**Your task:** Keep to the lines between the one holding "What bpy script" and the one holding "CAP_BORE_DEPTH = 0.0101", inclusive, and write them out exactly.
+++ Given data
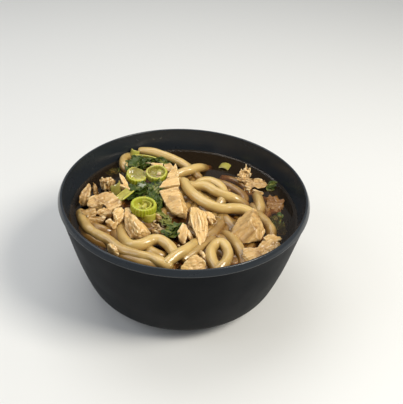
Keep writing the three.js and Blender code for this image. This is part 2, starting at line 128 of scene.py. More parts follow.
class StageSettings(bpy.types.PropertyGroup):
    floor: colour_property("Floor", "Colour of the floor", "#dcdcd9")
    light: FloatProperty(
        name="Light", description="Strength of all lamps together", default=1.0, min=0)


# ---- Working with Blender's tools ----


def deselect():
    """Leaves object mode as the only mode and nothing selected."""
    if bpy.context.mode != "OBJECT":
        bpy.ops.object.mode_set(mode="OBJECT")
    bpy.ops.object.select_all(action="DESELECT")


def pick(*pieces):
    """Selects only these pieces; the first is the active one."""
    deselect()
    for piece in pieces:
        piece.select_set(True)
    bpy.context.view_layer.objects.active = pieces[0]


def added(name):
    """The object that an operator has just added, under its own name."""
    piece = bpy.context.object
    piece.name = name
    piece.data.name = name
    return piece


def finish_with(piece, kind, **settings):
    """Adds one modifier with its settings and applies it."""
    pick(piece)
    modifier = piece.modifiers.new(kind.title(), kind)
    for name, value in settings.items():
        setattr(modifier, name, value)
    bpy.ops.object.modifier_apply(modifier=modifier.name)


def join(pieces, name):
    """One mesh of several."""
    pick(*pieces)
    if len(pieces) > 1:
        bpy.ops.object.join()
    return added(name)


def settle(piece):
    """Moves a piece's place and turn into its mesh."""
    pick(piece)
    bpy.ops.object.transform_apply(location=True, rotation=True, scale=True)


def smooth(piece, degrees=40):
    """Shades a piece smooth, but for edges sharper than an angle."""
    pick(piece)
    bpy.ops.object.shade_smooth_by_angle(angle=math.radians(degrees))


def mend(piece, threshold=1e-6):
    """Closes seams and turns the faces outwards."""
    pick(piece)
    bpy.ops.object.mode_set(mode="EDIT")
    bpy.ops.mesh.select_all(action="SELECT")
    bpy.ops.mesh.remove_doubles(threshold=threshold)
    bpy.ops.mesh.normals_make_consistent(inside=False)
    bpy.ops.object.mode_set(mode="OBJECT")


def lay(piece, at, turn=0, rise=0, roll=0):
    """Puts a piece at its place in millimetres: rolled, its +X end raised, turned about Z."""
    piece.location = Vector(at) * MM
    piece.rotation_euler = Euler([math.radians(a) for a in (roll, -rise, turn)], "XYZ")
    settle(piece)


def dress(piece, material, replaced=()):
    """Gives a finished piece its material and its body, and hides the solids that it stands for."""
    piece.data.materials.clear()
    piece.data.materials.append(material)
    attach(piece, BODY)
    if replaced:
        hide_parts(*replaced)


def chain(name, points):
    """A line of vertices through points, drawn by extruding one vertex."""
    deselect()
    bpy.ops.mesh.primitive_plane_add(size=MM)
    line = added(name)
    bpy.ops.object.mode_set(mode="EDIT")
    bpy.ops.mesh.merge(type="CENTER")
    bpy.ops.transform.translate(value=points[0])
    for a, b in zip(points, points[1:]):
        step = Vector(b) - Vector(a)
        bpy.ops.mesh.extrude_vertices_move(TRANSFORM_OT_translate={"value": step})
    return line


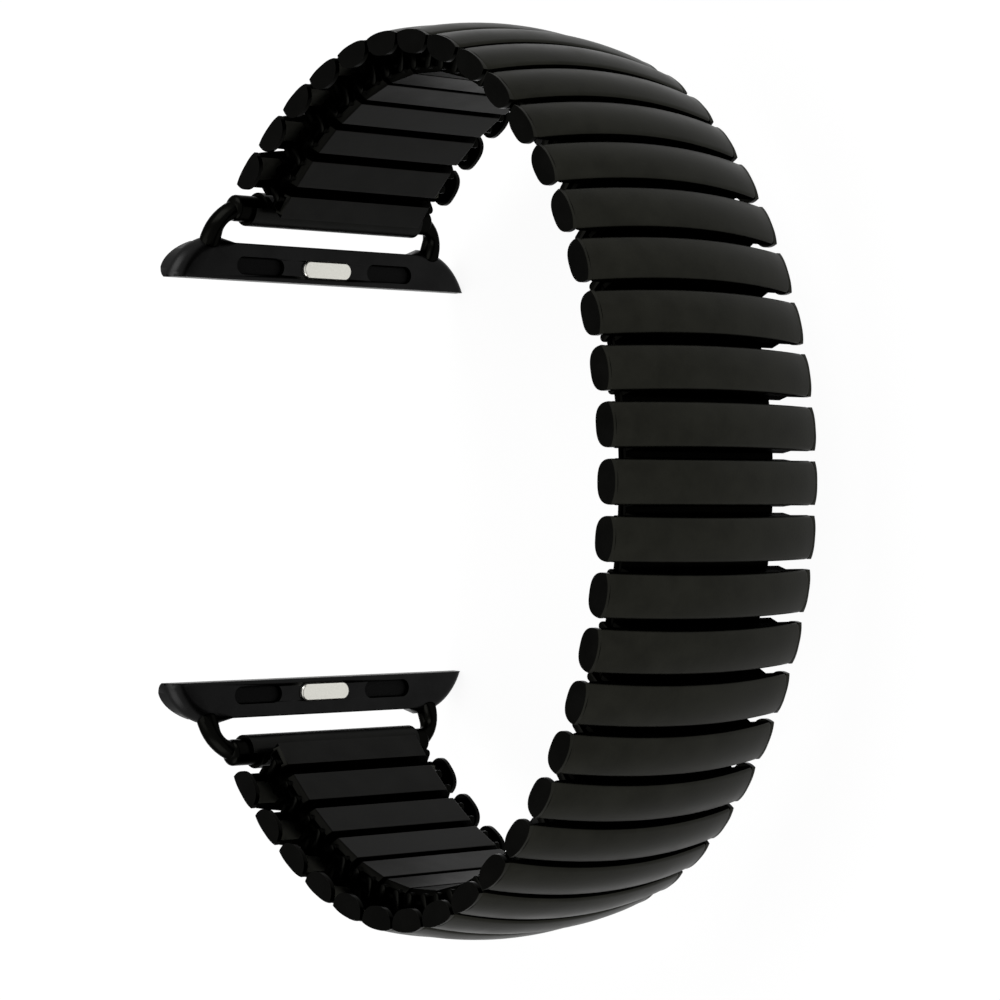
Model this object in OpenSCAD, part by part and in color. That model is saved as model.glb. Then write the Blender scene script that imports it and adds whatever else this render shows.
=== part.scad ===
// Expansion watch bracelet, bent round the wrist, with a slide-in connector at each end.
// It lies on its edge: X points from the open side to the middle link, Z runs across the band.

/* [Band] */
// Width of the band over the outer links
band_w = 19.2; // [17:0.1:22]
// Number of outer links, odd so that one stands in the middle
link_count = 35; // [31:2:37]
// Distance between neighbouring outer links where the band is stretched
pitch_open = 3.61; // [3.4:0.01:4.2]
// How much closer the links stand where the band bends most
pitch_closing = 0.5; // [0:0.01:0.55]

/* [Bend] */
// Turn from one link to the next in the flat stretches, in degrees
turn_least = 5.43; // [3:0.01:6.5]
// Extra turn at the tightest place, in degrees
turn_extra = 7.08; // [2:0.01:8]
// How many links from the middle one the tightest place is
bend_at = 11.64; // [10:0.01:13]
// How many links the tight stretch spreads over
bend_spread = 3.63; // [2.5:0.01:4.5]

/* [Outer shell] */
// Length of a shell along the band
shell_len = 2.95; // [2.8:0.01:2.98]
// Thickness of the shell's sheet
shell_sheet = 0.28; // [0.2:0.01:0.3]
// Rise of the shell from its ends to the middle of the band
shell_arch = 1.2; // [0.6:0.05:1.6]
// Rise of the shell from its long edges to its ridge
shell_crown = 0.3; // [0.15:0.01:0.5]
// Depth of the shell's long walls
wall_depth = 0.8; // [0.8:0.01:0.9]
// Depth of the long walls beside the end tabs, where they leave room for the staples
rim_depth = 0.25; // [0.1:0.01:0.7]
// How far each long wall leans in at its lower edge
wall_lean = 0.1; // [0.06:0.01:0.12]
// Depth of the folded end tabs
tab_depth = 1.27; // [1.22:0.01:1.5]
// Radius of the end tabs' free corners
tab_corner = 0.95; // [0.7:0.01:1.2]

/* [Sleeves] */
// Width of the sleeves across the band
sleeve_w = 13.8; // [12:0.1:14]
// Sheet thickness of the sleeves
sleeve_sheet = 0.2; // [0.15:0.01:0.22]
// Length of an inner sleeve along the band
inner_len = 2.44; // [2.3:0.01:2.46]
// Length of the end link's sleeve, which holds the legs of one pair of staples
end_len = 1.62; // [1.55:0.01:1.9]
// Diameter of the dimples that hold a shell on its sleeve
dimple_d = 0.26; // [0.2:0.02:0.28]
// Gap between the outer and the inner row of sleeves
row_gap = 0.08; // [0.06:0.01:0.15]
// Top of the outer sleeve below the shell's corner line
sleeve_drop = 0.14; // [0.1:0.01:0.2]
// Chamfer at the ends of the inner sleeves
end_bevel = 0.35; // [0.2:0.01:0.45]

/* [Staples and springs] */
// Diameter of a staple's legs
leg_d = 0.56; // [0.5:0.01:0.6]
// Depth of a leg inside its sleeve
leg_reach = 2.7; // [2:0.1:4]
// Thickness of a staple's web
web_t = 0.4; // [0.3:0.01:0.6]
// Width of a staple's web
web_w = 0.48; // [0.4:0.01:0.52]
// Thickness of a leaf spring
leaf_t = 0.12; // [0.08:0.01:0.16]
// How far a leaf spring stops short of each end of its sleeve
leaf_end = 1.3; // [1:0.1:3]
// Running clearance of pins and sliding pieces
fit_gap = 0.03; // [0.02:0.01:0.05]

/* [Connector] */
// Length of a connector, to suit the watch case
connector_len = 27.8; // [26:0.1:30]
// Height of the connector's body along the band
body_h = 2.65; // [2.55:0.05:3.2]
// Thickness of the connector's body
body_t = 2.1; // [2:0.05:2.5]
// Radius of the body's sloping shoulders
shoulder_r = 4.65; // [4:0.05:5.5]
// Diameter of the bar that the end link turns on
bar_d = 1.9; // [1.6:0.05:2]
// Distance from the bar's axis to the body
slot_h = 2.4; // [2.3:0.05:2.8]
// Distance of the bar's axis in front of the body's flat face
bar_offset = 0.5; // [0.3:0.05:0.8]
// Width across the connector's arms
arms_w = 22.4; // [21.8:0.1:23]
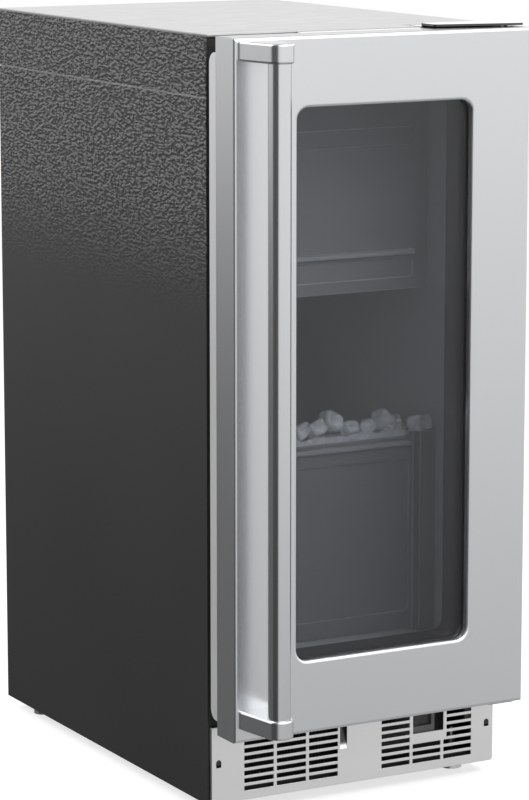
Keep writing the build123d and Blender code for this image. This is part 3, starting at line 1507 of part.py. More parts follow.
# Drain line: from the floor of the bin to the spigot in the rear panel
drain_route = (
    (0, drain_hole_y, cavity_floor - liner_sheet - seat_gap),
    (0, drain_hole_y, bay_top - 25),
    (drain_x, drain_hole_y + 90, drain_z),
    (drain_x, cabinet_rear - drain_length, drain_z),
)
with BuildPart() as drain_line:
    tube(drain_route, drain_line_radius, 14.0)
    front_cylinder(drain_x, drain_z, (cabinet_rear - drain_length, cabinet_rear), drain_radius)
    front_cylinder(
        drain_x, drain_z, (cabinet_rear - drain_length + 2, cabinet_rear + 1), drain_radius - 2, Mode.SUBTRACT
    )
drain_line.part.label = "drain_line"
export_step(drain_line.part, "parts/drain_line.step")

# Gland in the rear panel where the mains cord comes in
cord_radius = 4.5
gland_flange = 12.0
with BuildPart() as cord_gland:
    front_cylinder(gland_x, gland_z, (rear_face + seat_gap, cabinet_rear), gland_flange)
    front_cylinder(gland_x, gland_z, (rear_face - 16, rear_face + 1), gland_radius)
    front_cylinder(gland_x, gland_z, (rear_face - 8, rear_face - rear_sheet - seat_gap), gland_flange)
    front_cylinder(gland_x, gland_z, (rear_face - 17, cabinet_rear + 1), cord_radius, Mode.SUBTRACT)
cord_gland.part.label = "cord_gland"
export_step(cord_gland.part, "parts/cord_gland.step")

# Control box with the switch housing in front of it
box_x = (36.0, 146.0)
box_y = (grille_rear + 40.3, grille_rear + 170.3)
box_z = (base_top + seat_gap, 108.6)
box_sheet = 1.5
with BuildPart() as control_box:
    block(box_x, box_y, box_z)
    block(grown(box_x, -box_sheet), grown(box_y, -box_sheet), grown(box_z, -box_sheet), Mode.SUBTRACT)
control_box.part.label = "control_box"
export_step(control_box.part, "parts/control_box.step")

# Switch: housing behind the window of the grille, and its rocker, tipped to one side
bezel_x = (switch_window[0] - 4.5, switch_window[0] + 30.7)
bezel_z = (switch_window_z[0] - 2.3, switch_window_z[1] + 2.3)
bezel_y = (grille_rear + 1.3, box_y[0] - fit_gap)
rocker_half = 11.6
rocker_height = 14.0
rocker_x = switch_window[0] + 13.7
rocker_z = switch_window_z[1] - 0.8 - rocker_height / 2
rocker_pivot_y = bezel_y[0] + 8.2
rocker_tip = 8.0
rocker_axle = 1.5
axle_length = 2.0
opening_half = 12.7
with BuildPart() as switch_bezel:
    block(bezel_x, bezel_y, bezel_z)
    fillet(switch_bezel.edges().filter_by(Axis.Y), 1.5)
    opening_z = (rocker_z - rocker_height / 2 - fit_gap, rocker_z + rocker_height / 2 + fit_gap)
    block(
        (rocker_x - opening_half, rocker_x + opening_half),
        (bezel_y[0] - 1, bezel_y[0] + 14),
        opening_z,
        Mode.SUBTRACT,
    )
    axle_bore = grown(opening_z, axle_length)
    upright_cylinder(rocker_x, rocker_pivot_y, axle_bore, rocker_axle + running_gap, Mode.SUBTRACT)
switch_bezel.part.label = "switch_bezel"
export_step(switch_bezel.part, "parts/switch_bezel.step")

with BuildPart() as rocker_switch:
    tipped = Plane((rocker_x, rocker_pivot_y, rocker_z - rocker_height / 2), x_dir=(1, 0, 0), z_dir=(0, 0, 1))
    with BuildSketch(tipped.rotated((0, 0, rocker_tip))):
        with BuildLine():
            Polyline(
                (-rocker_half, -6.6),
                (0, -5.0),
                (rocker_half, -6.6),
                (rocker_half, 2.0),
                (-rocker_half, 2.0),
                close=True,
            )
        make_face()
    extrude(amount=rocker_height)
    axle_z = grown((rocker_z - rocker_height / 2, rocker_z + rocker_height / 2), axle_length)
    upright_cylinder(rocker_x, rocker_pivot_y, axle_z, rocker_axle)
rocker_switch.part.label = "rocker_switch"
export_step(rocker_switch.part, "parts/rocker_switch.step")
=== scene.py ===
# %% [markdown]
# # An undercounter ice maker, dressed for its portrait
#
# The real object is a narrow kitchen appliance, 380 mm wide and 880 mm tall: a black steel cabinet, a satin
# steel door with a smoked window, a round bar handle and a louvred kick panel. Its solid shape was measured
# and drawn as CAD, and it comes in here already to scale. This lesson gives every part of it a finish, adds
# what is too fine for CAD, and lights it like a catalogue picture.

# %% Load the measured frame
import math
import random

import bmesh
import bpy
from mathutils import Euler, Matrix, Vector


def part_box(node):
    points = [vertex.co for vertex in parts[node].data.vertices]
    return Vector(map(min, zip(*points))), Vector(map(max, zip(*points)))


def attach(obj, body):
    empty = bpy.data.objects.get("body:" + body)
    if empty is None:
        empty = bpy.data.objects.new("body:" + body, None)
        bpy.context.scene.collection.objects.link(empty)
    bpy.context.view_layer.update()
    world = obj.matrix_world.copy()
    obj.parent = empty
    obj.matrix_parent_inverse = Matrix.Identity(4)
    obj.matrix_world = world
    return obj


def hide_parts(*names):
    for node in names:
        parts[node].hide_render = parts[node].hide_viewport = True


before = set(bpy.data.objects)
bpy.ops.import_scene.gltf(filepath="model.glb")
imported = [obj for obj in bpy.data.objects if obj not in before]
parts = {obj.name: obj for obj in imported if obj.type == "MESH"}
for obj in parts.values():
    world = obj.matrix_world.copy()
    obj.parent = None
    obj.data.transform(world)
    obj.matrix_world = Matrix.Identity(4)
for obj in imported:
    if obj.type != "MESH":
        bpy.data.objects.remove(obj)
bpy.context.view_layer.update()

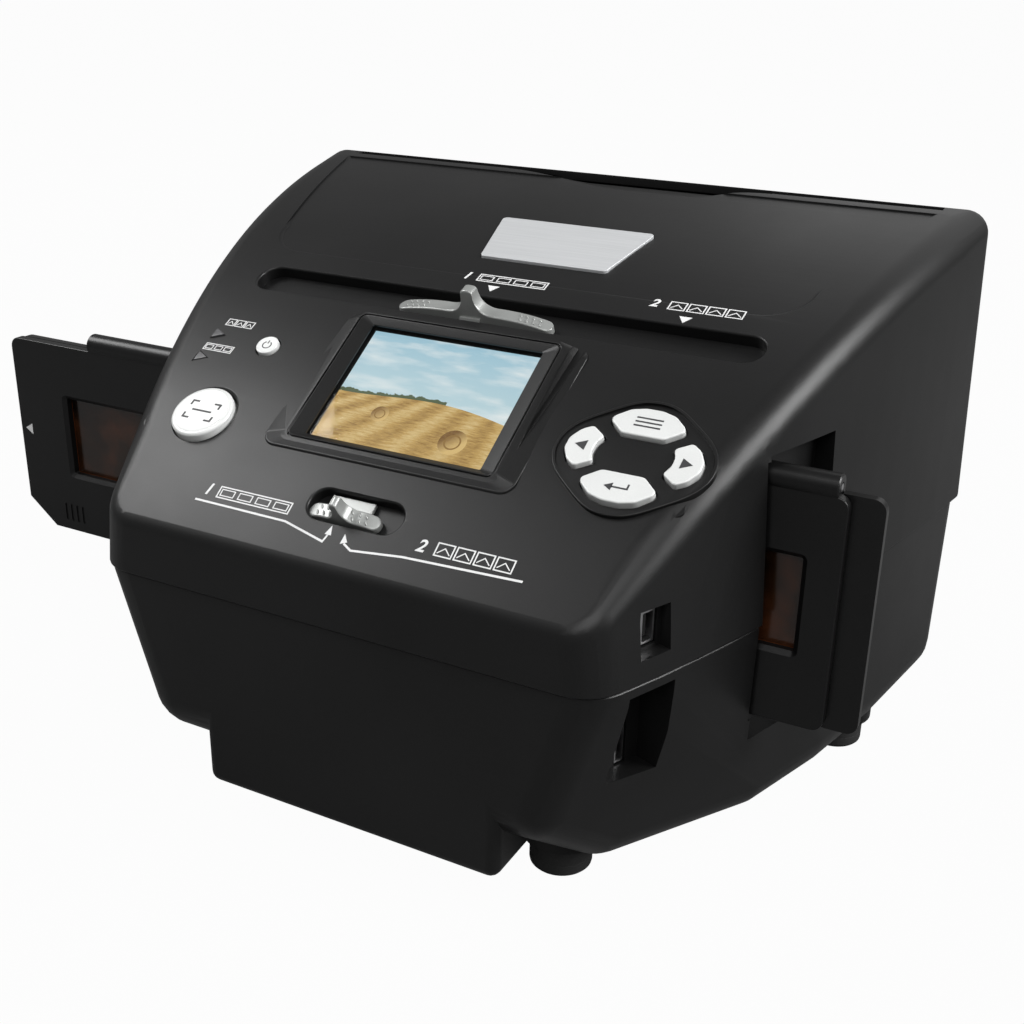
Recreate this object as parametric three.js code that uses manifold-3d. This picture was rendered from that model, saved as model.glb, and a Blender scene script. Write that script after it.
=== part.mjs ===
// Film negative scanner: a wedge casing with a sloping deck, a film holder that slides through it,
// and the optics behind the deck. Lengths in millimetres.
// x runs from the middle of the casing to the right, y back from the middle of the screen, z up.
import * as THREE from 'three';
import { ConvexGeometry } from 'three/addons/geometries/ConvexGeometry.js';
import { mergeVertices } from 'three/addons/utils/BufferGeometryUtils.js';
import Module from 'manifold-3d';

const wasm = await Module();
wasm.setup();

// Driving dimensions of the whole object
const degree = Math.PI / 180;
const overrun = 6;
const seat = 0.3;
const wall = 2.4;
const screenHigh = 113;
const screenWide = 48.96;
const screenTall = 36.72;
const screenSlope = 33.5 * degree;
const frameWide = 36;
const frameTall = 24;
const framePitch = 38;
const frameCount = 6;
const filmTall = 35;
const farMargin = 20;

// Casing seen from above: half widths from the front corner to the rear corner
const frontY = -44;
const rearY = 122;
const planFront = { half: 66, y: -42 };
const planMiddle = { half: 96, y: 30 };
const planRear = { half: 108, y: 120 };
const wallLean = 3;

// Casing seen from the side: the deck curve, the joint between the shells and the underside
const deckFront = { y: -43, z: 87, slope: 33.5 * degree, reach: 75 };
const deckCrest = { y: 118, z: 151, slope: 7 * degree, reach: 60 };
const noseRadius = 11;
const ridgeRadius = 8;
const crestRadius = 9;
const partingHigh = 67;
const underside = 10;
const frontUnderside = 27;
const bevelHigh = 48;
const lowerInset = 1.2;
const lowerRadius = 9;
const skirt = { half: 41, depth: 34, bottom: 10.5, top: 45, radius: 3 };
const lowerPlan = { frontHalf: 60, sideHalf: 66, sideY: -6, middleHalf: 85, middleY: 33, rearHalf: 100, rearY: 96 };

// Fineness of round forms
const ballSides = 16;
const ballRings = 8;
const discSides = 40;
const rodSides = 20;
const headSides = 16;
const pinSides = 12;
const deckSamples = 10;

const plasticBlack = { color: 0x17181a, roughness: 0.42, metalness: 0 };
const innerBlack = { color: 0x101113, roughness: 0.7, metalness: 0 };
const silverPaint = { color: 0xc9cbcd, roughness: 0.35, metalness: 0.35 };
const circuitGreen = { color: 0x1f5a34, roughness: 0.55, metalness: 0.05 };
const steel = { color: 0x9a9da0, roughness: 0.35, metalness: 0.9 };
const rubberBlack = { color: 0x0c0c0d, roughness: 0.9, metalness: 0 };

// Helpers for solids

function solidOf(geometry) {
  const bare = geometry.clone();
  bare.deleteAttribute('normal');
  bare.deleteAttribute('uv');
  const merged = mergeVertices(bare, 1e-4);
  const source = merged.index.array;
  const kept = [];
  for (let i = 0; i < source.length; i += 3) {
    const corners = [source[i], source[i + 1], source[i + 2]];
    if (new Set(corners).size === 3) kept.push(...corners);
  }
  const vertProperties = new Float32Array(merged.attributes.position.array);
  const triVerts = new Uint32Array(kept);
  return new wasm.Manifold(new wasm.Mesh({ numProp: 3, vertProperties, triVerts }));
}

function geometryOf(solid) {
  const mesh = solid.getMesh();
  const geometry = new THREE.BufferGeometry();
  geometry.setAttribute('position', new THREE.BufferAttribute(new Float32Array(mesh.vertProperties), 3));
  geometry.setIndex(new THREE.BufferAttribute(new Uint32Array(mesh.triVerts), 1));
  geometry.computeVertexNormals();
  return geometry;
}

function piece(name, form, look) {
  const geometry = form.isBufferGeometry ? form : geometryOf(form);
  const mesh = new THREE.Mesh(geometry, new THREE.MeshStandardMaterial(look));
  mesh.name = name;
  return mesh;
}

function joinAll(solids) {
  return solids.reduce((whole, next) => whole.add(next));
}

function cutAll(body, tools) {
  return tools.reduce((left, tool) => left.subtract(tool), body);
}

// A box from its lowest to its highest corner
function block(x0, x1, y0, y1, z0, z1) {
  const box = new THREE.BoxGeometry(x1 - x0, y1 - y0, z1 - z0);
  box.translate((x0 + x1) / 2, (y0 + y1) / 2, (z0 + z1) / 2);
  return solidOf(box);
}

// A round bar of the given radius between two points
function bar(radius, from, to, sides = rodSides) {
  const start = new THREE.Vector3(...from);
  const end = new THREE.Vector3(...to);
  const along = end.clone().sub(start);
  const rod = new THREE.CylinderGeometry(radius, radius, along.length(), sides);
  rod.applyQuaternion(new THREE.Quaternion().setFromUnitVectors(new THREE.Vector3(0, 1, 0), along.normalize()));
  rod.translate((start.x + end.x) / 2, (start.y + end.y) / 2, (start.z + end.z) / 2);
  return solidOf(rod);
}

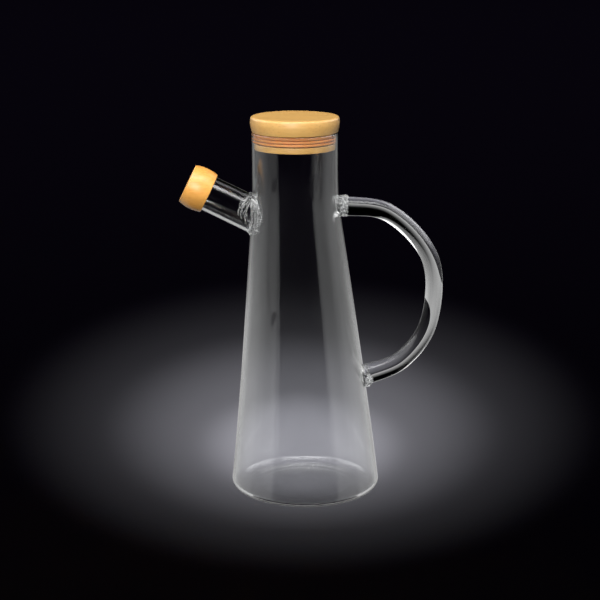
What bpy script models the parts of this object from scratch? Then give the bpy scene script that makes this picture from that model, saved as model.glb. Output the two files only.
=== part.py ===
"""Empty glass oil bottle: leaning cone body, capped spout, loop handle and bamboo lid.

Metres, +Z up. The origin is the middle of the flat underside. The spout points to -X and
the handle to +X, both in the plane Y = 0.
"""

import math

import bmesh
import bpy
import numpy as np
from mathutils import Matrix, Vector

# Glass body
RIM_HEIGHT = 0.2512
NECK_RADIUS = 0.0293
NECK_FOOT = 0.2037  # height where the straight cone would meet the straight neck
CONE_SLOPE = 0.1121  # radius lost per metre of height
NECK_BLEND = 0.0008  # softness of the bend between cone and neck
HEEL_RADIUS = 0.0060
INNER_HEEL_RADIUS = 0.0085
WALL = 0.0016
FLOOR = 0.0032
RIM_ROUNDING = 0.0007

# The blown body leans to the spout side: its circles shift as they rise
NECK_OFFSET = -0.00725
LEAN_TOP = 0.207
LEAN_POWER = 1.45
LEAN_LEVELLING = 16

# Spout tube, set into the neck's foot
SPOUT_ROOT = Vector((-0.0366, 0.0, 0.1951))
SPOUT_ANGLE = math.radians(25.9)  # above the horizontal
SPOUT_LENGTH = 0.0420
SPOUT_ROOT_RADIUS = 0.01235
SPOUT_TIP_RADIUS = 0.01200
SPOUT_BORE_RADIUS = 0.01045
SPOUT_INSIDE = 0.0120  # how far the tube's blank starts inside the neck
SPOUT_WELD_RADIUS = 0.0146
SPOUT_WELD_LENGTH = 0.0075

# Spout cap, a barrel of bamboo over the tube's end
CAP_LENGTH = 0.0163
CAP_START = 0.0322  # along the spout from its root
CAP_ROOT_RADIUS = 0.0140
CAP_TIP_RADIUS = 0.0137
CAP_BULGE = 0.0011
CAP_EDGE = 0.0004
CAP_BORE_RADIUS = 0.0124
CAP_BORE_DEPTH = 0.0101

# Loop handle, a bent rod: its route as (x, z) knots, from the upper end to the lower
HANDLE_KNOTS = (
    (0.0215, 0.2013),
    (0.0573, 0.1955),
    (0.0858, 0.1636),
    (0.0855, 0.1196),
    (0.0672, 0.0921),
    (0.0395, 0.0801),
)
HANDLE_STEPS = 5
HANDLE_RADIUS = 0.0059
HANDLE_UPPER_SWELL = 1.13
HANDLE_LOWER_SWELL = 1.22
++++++
**Complete response:**
What bpy script models the parts of this object from scratch? Then give the bpy scene script that makes this picture from that model, saved as model.glb. Output the two files only.
=== part.py ===
"""Empty glass oil bottle: leaning cone body, capped spout, loop handle and bamboo lid.

Metres, +Z up. The origin is the middle of the flat underside. The spout points to -X and
the handle to +X, both in the plane Y = 0.
"""

import math

import bmesh
import bpy
import numpy as np
from mathutils import Matrix, Vector

# Glass body
RIM_HEIGHT = 0.2512
NECK_RADIUS = 0.0293
NECK_FOOT = 0.2037  # height where the straight cone would meet the straight neck
CONE_SLOPE = 0.1121  # radius lost per metre of height
NECK_BLEND = 0.0008  # softness of the bend between cone and neck
HEEL_RADIUS = 0.0060
INNER_HEEL_RADIUS = 0.0085
WALL = 0.0016
FLOOR = 0.0032
RIM_ROUNDING = 0.0007

# The blown body leans to the spout side: its circles shift as they rise
NECK_OFFSET = -0.00725
LEAN_TOP = 0.207
LEAN_POWER = 1.45
LEAN_LEVELLING = 16

# Spout tube, set into the neck's foot
SPOUT_ROOT = Vector((-0.0366, 0.0, 0.1951))
SPOUT_ANGLE = math.radians(25.9)  # above the horizontal
SPOUT_LENGTH = 0.0420
SPOUT_ROOT_RADIUS = 0.01235
SPOUT_TIP_RADIUS = 0.01200
SPOUT_BORE_RADIUS = 0.01045
SPOUT_INSIDE = 0.0120  # how far the tube's blank starts inside the neck
SPOUT_WELD_RADIUS = 0.0146
SPOUT_WELD_LENGTH = 0.0075

# Spout cap, a barrel of bamboo over the tube's end
CAP_LENGTH = 0.0163
CAP_START = 0.0322  # along the spout from its root
CAP_ROOT_RADIUS = 0.0140
CAP_TIP_RADIUS = 0.0137
CAP_BULGE = 0.0011
CAP_EDGE = 0.0004
CAP_BORE_RADIUS = 0.0124
CAP_BORE_DEPTH = 0.0101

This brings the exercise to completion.